Quantificazione del danno e onere della prova
Ancor prima delle modifiche al codice civile di cui sopra, era saldo il principio secondo cui, seppur accertata la responsabilità dell’amministratore per condotta inadempiente, l’attore fosse sempre tenuto a dimostrare sia il nesso causale tra la condotta dell’amministratore e il danno causato al creditore sociale, che l’ammontare del danno.
Con la nuova formulazione dell’art. 2486 c.c. è stata di fatto introdotta un’effettiva «inversione dell’onere della prova a carico dell’amministratore in merito alla quantificazione del danno».
Sarà l’amministratore quindi a dover dimostrare che la sua condotta (seppur inadempiente) non abbia cagionato un danno alla società di importo pari a quello stabilito in via presuntiva (con il criterio dei netti patrimoniali o del deficit fallimentare).
Questo è quanto è stato sostenuto dalla Corte di Appello di Roma nella sentenza n. 2649 del 13 aprile 2021, che qui richiamiamo per aiutarvi a capire il tema in esame.
Il fatto
L’amministratore di una società di capitali sottoposta a fallimento è stato condannato per condotta illecita a causa del riscontro di una serie di irregolarità che avevano comportato una grave perdita del capitale sociale.
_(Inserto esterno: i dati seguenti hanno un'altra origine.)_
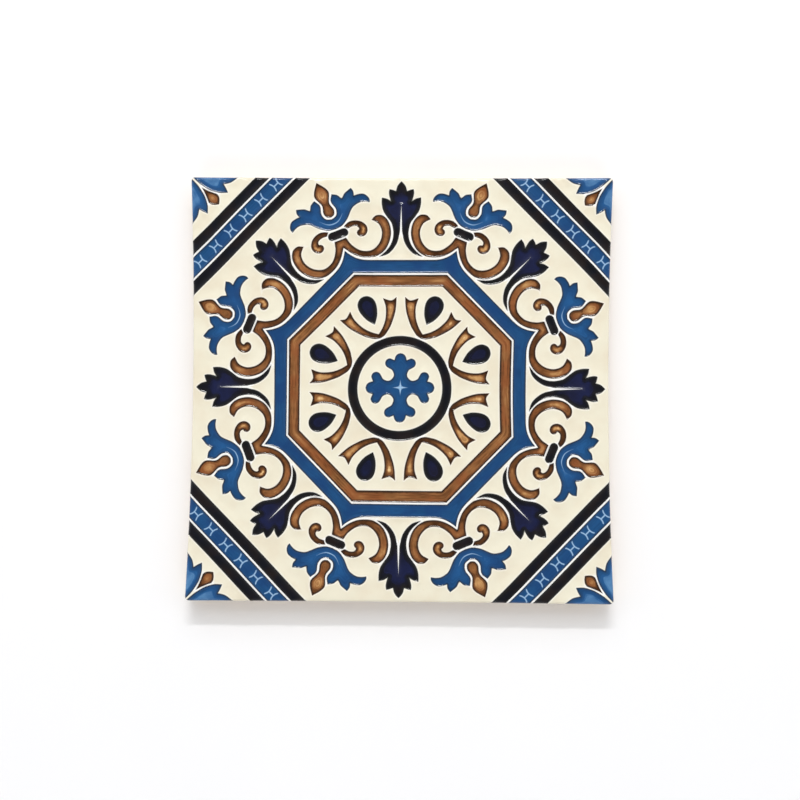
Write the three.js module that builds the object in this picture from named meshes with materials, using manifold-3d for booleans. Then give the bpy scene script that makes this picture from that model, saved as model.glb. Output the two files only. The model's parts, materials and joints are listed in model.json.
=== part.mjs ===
// Azulejo tile: one square of fired clay, pattern side up. Its pattern is a set of shallow
// pools, each holding one colour of glaze, kept apart by thin ridges of the clay itself.
// Millimetres, +Z up, origin at the middle of the back, the pattern's top towards +Y.

import * as THREE from 'three';
import { mergeVertices } from 'three/addons/utils/BufferGeometryUtils.js';
import Module from 'manifold-3d';

// Body of the tile
const TILE_SIDE = 140;
const TILE_THICKNESS = 10;
const CORNER_ROUND = 1.5; // plan radius of the four corners
const ARRIS_ROUND = 0.8; // rounding where the sides meet the face
const BACK_CHAMFER = 0.8; // easing round the back
const SIDE_WAIST = 1.7; // how far the left and right sides draw in at their middles
const END_WAIST = 0.25; // the same for the upper and lower sides

// Pools and the ridges between them
const POOL_DEPTH = 0.7;
const RIDGE_WIDTH = 0.6;

// Medallion, from the centre outwards
const RING_INNER_RADIUS = 14.3;
const RING_WIDTH = 3.05;
const AMBER_APOTHEM = 33.75; // inner edge of the amber octagon
const AMBER_WIDTH = 3.75;
const BLUE_WIDTH = 4.25; // blue octagon, one ridge outside the amber one
const CLASP_WIDTH = 7;
const CLASP_HEIGHT = 2.8;
const CLASP_RISE = 9.2; // middle of the clasp above the blue octagon's corner

// Corners of the tile, measured along the diagonal
const BAND_START = 15.4; // tile corner to the outer navy band
const NAVY_BAND_WIDTH = 3.3;
const BLUE_BAND_WIDTH = 4.95;
const BAND_OVERRUN = 2; // how far a cut for a band runs past the tile's side

// Fineness of the rounded lines
const MAX_TURN = THREE.MathUtils.degToRad(34);
const CORNER_STEPS = 3;
const SIDE_STEPS = 8;
const RING_STEPS = 48;

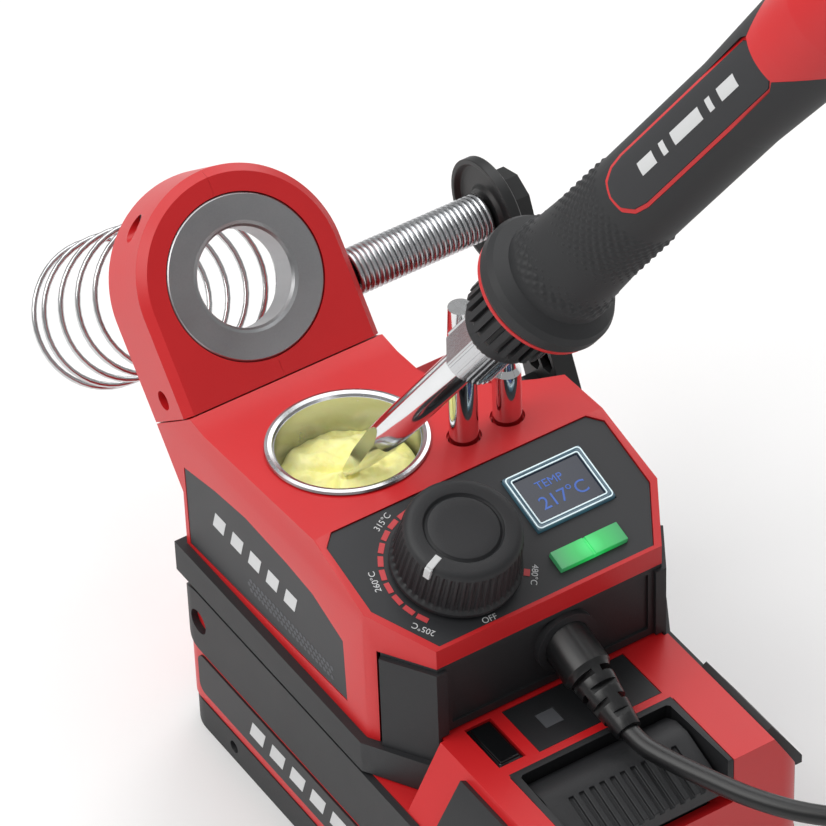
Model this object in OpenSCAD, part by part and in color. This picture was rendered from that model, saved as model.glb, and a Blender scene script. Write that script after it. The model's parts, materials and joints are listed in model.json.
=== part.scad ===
// Cordless soldering station: temperature-controlled iron, spring rest, solder spool and slide-on battery pack.
// Millimetres, +Z up. Origin: centre of the battery pack's flat bottom; -Y is the front, with the dial and the cord.

/* [Station body] */
// Width of the red body, side to side
body_w = 72; // [70:0.5:74]
// Height of the deck where it meets the sloping control panel
deck_z = 90.6; // [89.6:0.2:91.6]
// Slope of the control panel, in degrees
panel_tilt = 16.5; // [15.5:0.5:17.5]
// Wall thickness of the plastic shells
wall = 2.4; // [2:0.1:2.8]

/* [Battery pack] */
// Width of the pack over its side guards
pack_w = 76; // [75:0.5:78]
// Length of the pack, latch end to rear end
pack_l = 128; // [126:1:130]
// Height of the pack's body, without the sliding ridge
pack_h = 42; // [42:0.5:42]

/* [Iron rest] */
// Outer diameter of the steel entry ring
ring_d = 35.6; // [34:0.2:36.4]
// Hole in the entry ring
ring_hole_d = 21.3; // [20:0.1:22.5]
// Mean diameter of the spring's last turns
spring_d = 33; // [30:0.5:34]
// Spring wire diameter
spring_wire = 1.3; // [1.1:0.1:1.5]
// Number of turns in the spring
spring_turns = 10; // [9:1:11]

/* [Dial, cup and tips] */
// Knob diameter at its base
knob_d = 27.4; // [25:0.2:28]
// Knob height above the panel
knob_h = 13; // [11:0.5:14]
// Cleaning cup rim diameter
cup_d = 34.8; // [33:0.2:35.4]
// Spare tip barrel diameter
spare_d = 6.2; // [5.8:0.1:6.4]

/* [Solder spool] */
// Diameter over the wound solder
solder_d = 10.6; // [9.5:0.1:12]
// Solder wire thickness
solder_wire_d = 1.2; // [1:0.1:1.4]
// Diameter of the spool's end disc
disc_d = 25.4; // [22:0.2:26]

/* [Iron] */
// Barrel diameter of the fitted tip
barrel_d = 7.2; // [6.5:0.1:7.4]
// Finger guard diameter
guard_d = 29.6; // [27:0.2:30]
// Grip diameter
grip_d = 20; // [19:0.2:20.6]
// Diameter of the iron's cord
cord_d = 4.2; // [4:0.1:4.4]

/* [Hidden] */
$fn = 64;
half_w = body_w / 2;
guard_z = 24.4;          // lower edge of the pack's side guards
guard_y = 54;            // middle of the guards' round rear ends
front_y = -25;           // front face of the station
rear_y = 60;             // rear wall of the station
base_z = pack_h + 0.3;   // underside of the station, just clear of the pack
band_z = 50.4;           // top of the black base band
rim_z = 76;              // lower edge of the red rim at the front
panel_z = 80.9;          // control panel's surface at the front edge
slot_w = 54.6;           // width of the battery slot
slot_z = 57.4;           // roof of the battery slot
dock_y = -14.5;          // front end of the dock's side walls, behind the corner posts
dock_end = 57.3;         // rear end of the dock
ridge_w = 54;            // width of the pack's sliding ridge
head_w = 56;             // width of the pack's head in front of the station
ridge_z = 57;            // top of the pack's ridge
deck_y = front_y + (deck_z - panel_z) / tan(panel_tilt); // where slope and deck meet
deck_end = [50, 87.6];   // rear end of the deck, just before the rest's neck
cup_lean = atan((deck_z - deck_end[1]) / (deck_end[0] - deck_y)); // the deck's fall to the rear
seat = [56, 88.4];       // front lower edge of the iron rest, (y, z)
rest_lean = 51.5;        // lean of the iron rest's face
rest_x = -12;            // middle of the iron rest, cup and dial
rest_r = 24;             // outer radius of the iron rest's arch
rest_t = 17.5;           // thickness of the iron rest
ring_up = 22.3;          // ring centre above the seat, along the face
dial = [-12.5, 16.2];    // knob centre on the panel, (x, up the slope)
cup_at = [-13, 30];
spare_at = [[7.5, 17.5], [18.2, 17.5]];
pack_y0 = -pack_l / 2;
pack_y1 = pack_l / 2;
spool_y = 71.4;          // spool axle, across the station
spool_z = 93.2;
spool_x0 = 12.2;         // left end of the axle, on the rest's right side
spool_x1 = 48.4;         // right end of the winding
iron_tip_at = [-14.9, 28.6, 82.6];
iron_polar = 35.1;       // the iron leans this far from upright
iron_turn = -56.6;       // direction the iron leans towards
label_turn = -121.8;     // badge side of the grip, about the iron's own axis
gland_at = [3.4, front_y, 67.6];
gland_dip = 18;          // strain relief points this far below level
gland_l = 24;

// Cord routes: from the strain relief to the coil, and from the coil up to the iron's tail.
lead_route = [[3.4, -47.4, 60.2], [4, -53, 59.5], [6.2, -60, 59.4], [9.2, -67.5, 59.4], [13, -76, 59.4],
    [18.5, -85, 59.6], [26, -93.5, 60], [35, -100.5, 58.6], [44.5, -105.5, 52], [53, -108.6, 40],
    [60.5, -110.2, 27], [68, -110.4, 15], [77, -109.2, 6.4], [88, -107, 2.8], [100, -104.8, 2.2], [112, -103.3, 2.2]];
tail_route = [[57, -80.4, 268.3], [61.1, -86.6, 279], [66.4, -94.6, 287.4], [73, -103.6, 290.6],
    [79.6, -111.6, 286.5], [84.6, -116.8, 273], [87.6, -119.4, 250], [89.4, -120.4, 216], [90.8, -120.2, 180],
    [92.2, -118.8, 142], [93.4, -116.4, 104], [94.3, -113.4, 72], [94.9, -110, 48], [95.2, -105.6, 31],
    [95.3, -98, 20.6], [95.2, -88.5, 16.2], [95, -79, 15.4]];
coil_at = [118, -78];
coil_d = 46;             // middle of the turns
coil_wide = 9.2;         // width of the bundle
coil_high = 13.2;        // height of the bundle

// A plate with rounded vertical corners, standing on z = 0.
module rounded_plate(w, l, h, r) {
    translate([-w / 2 + r, -l / 2, 0]) cube([w - 2 * r, l, h]);
    translate([-w / 2, -l / 2 + r, 0]) cube([w, l - 2 * r, h]);
    for (x = [-1, 1], y = [-1, 1])
        translate([x * (w / 2 - r), y * (l / 2 - r), 0]) cylinder(r = r, h = h);
}

// A side outline in (y, z), given thickness across X.
module across(x0, x1, outline) {
    translate([x0, 0, 0]) rotate([90, 0, 90]) linear_extrude(x1 - x0) polygon(outline);
}

// Frame of the control panel: x across, y up the slope from the front edge, z out of the surface.
module on_panel() {
    translate([0, front_y, panel_z]) rotate([panel_tilt, 0, 0]) children();
}

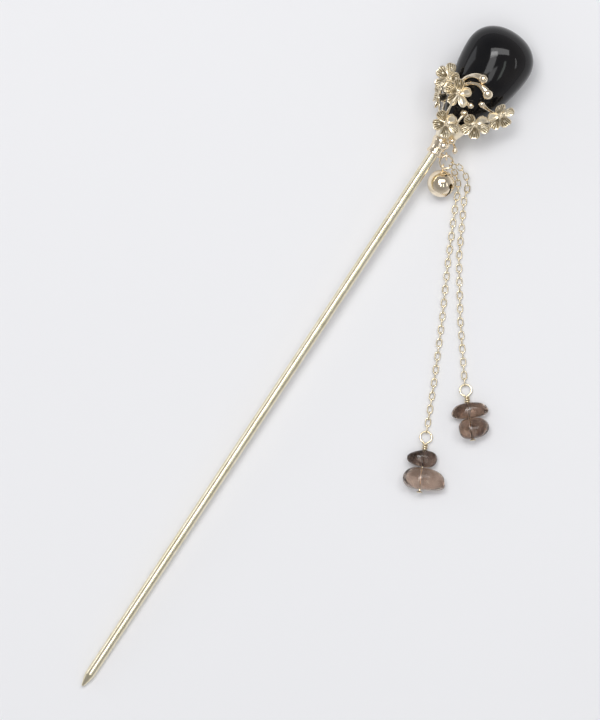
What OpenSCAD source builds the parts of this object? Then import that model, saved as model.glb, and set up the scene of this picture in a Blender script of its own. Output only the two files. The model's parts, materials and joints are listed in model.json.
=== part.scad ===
// Hair pin with a flowered stone head and a bell-and-chain tassel, lying on a table.
// Millimetres. +X runs along the rod toward the head, +Z is up from the table,
// the tassel lies on the -Y side. The origin is the middle of the footprint at table level.

/* [Rod] */
// Rod from its tip to the collar
rod_length = 144; // [130:1:160]
// Rod diameter
rod_d = 2.2; // [2:0.05:2.4]
// Length of the tapered tip
tip_length = 3; // [2:0.5:5]
// Diameter of the blunt end of the tip
tip_d = 0.7; // [0.5:0.1:1]
// Lift of the rod from its tip to the head, degrees
tilt = 2.1; // [2.05:0.01:2.2]

/* [Stone] */
// Where the stone starts, along the rod line from the collar
stone_start = 5; // [4.5:0.1:5.2]
// Where the stone is widest
stone_widest = 25; // [24.5:0.1:25.5]
// Where the stone's crown is
stone_crown = 32.2; // [31.5:0.1:33]
// Width of the stone
stone_width = 16; // [15.6:0.1:16.2]
// Thickness of the stone as a share of its width
stone_flatness = 0.84; // [0.8:0.01:0.85]
// How far the stone's middle leans to the tassel side
stone_lean = 0.45; // [0.3:0.05:0.6]

/* [Blossoms] */
// Diameter of a blossom over its petals
blossom_d = 7; // [6.6:0.1:7.2]
// Thickness of a petal
petal_t = 0.3; // [0.25:0.01:0.35]
// How far the petals are turned up from flat, degrees
petal_lift = 14; // [8:1:20]

/* [Vine and buds] */
// Diameter of the vine wires
vine_d = 0.6; // [0.5:0.05:0.7]
// Diameter of the stems of the two long buds
stem_d = 0.7; // [0.6:0.05:0.8]

/* [Rings and bell] */
// Wire diameter of the eye, the jump ring and the bell's loop
ring_wire_d = 0.5; // [0.45:0.01:0.52]
// Middle radius of the jump ring
ring_r = 1.5; // [1.45:0.01:1.55]
// Outer diameter of the bell
bell_d = 6.2; // [6:0.1:6.3]
// Wall of the bell
bell_wall = 0.3; // [0.25:0.01:0.35]
// Width of the bell's slit
slit_w = 0.5; // [0.4:0.05:0.7]
// Diameter of the round ends of the slit
slit_hole_d = 1.3; // [1:0.1:1.5]
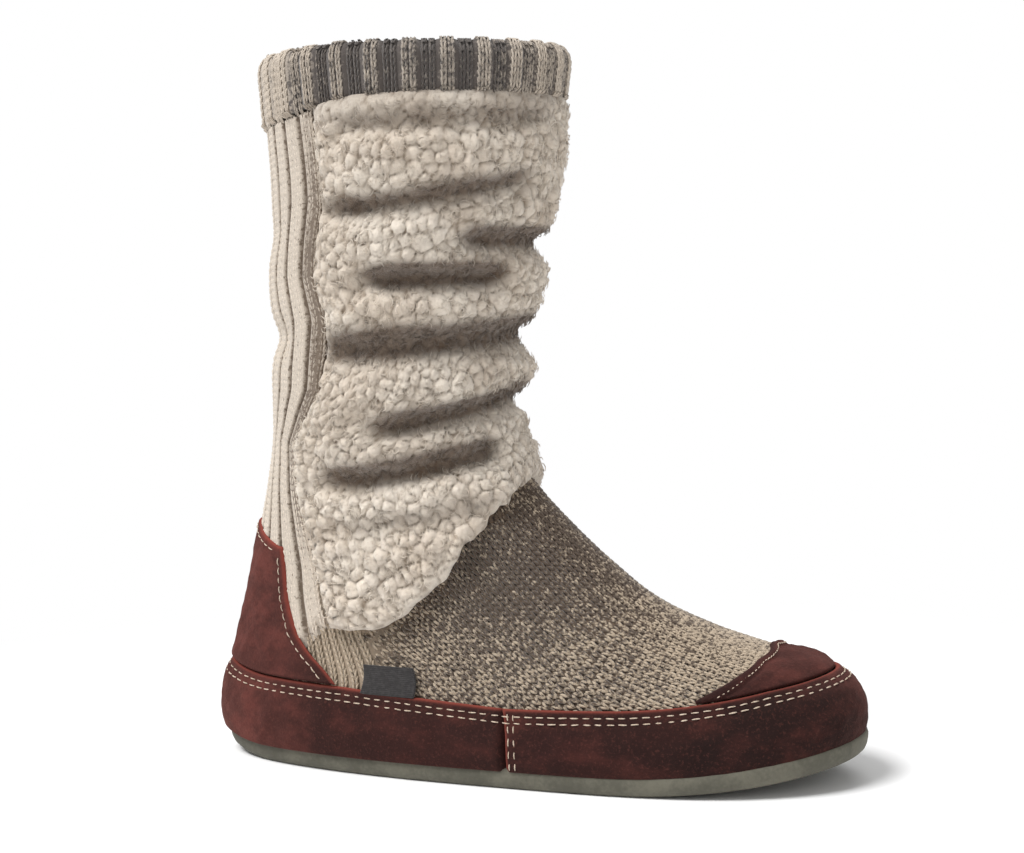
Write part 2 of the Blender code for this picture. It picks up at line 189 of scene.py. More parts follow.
def face(degrees, level):
    """The skin before its folds, as points, for arrays of degrees and levels."""
    degrees, level = np.broadcast_arrays(np.asarray(degrees, float), np.asarray(level, float))
    index = np.clip(level.astype(int), 0, RIM_LEVEL - 1)
    f = (level - index)[..., None]
    # a smooth curve runs through the four rows round the place
    p, q, r, s = (ROWS[np.clip(index + k, 0, RIM_LEVEL)] for k in (-1, 0, 1, 2))
    row = 0.5 * (2 * q + (r - p) * f + (2 * p - 5 * q + 4 * r - s) * f * f
                 + (3 * q - p - 3 * r + s) * f ** 3)
    back_x, back_z, front_x, front_z, rear, middle, fore, square, drift = np.moveaxis(row, -1, 0)
    angle = np.radians(degrees)
    t = 0.5 * (1 - np.cos(angle))
    half = (rear * (t - MIDDLE) * (t - FORE) / ((REAR - MIDDLE) * (REAR - FORE))
            + middle * (t - REAR) * (t - FORE) / ((MIDDLE - REAR) * (MIDDLE - FORE))
            + fore * (t - REAR) * (t - MIDDLE) / ((FORE - REAR) * (FORE - MIDDLE)))
    close = np.maximum(0.0, 1 - np.abs(np.cos(angle)) ** square) ** 0.5
    side = np.where(np.sin(angle) > 0, -1.0, 1.0)
    x = back_x + t * (front_x - back_x)
    z = back_z + t * (front_z - back_z)
    y = side * half * close + drift * np.maximum(0.0, (t - 0.35) / 0.65) ** 1.5
    spring = np.maximum(0.0, (x / LAST_LENGTH - SPRING_START) / (1 - SPRING_START))
    roll = np.maximum(0.0, 1 - x / LAST_LENGTH / ROLL_END)
    lift = TOE_SPRING * spring ** 2 + HEEL_ROLL * roll ** 2
    return np.stack([x - HEEL_SEAT, y, z + SOLE_THICKNESS + lift], -1)


def unit(vectors):
    """The same directions with a length of 1."""
    return vectors / np.maximum(1e-12, np.linalg.norm(vectors, axis=-1, keepdims=True))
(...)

L’azione fu aggravata dalla mancata convocazione dell’assemblea (art.2447 c.c.) e dall’illegittima prosecuzione dell’attività a discapito «della conservazione dell’integrità e del valore del patrimonio sociale» (art.2486, c.1, c.c.) e in violazione dei precisi obblighi di legge.
Il giudice di merito, sulla base degli elementi di prova, ha accertato l’illecito e individuato, per effetto del nesso causale tra il danno e la condotta inadempiente, il risarcimento sulla base del criterio dei patrimoni netti.
A seguito del giudizio, l’amministratore ha impugnato la sentenza di merito, con ricorso in Appello, presentando come motivi:
- un’illegittima applicazione del criterio di quantificazione del danno dei netti patrimoniali;
- la mancata individuazione della condotta illecita e dei relativi elementi di prova che ne attestassero la validità;
sostenendo che l’eventuale condotta illecita poteva essere riconducibile alla sola mancata convocazione dell’assemblea.
Al contrario la Corte ha dichiarato infondate queste motivazioni, individuando infatti il danno come generato dal comportamento inadempiente dell’amministratore e quantificandolo con il criterio dei patrimoni netti (tra l’altro disponendo che il nuovo art. 2486, terzo comma, c.c. abbia efficacia retroattiva).
Ammissibilità del criterio di quantificazione del danno
Quello introdotto dall’art. 2486, terzo comma, c.c. pare esser così diventato il criterio ordinario di quantificazione del danno nei casi in cui sia accertata la responsabilità dell’organo amministrativo per mancata conservazione del valore e dell’integrità del patrimonio sociale (come da art. 2486, c. 1, c.c.).
In questo modo dottrina e giurisprudenza possono costruire basi certe sull’ammissibilità del criterio di quantificazione del danno, sinora oggetto di valutazione delle Corti troppo spesso confliggenti.